Not the cultural historical tradition

The south beach is not the only calm swimming water or fishing area  in the Park. You  could still safely do both in other places in the park. The 1000's of day campers was in reference to all of CHNS not just the few miles of south beach and should have been in a separate paragraph. I didn't mean to imply there were 1000's of vehicles parked on South Beach. However before the final rule  there were no quotas to keep that from happening. The section  of south beach that is now a VFA  might on a busy day have had a car parked every 50"feet.  Under the currant  regulations a 2 mile stretch of beach could have 528 cars parked there. This is not the recreational experience I want to participate in. I don't believe  this kind of visitation, 100's of vehicles crammed on narrow a beach (narrow as compared to 50 years ago) is what is supported in the EL  for CHNS nor is it the cultural historical tradition of  Hatteras Island.   VFA on the south beach were conceived as a way to provide  resting and feeding areas for birds  not  providing vehicle free pedestrian access or preserving primitive wilderness, not that it doesn't also address those uses.

Walking is an old and established cultural tradition of accessing the Park. 

The issue for Audubon is   protecting critical species not restricting recreational opportunities. 

There is nothing written that suggests that PINWR was to be the "primitive wilderness" designated for CHNS. PINWR is managed by FWS to  protect and improve natural resources (migratory  birds) they decided no vehicles on the beach as a way to facilitate their mission. 

Using ORVs for habitat improvement by destroying native plants is counter intuitive.
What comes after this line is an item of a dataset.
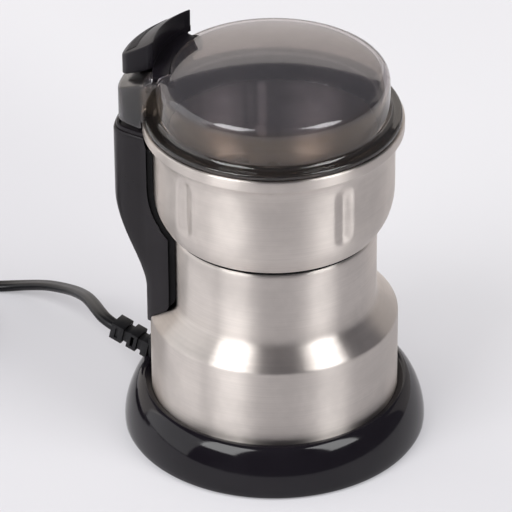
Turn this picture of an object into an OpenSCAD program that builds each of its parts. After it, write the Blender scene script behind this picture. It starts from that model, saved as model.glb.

You would still have to restrict driving from pre-nesting, nesting,  chicks had fledged and provide some resting and feeding areas.

Helping Birds by Wiping Out Native Plants. Yeah, right.

You cannot be serious. Nuking native vegetation with ORVs (as was done traditionally before the new regs) would HELP birds? Hello!!! Please explain why the birds and sea turtles plummeted until ORVs were modestly controlled in 2008 and have steadily increased since. Want stats? Read my piece.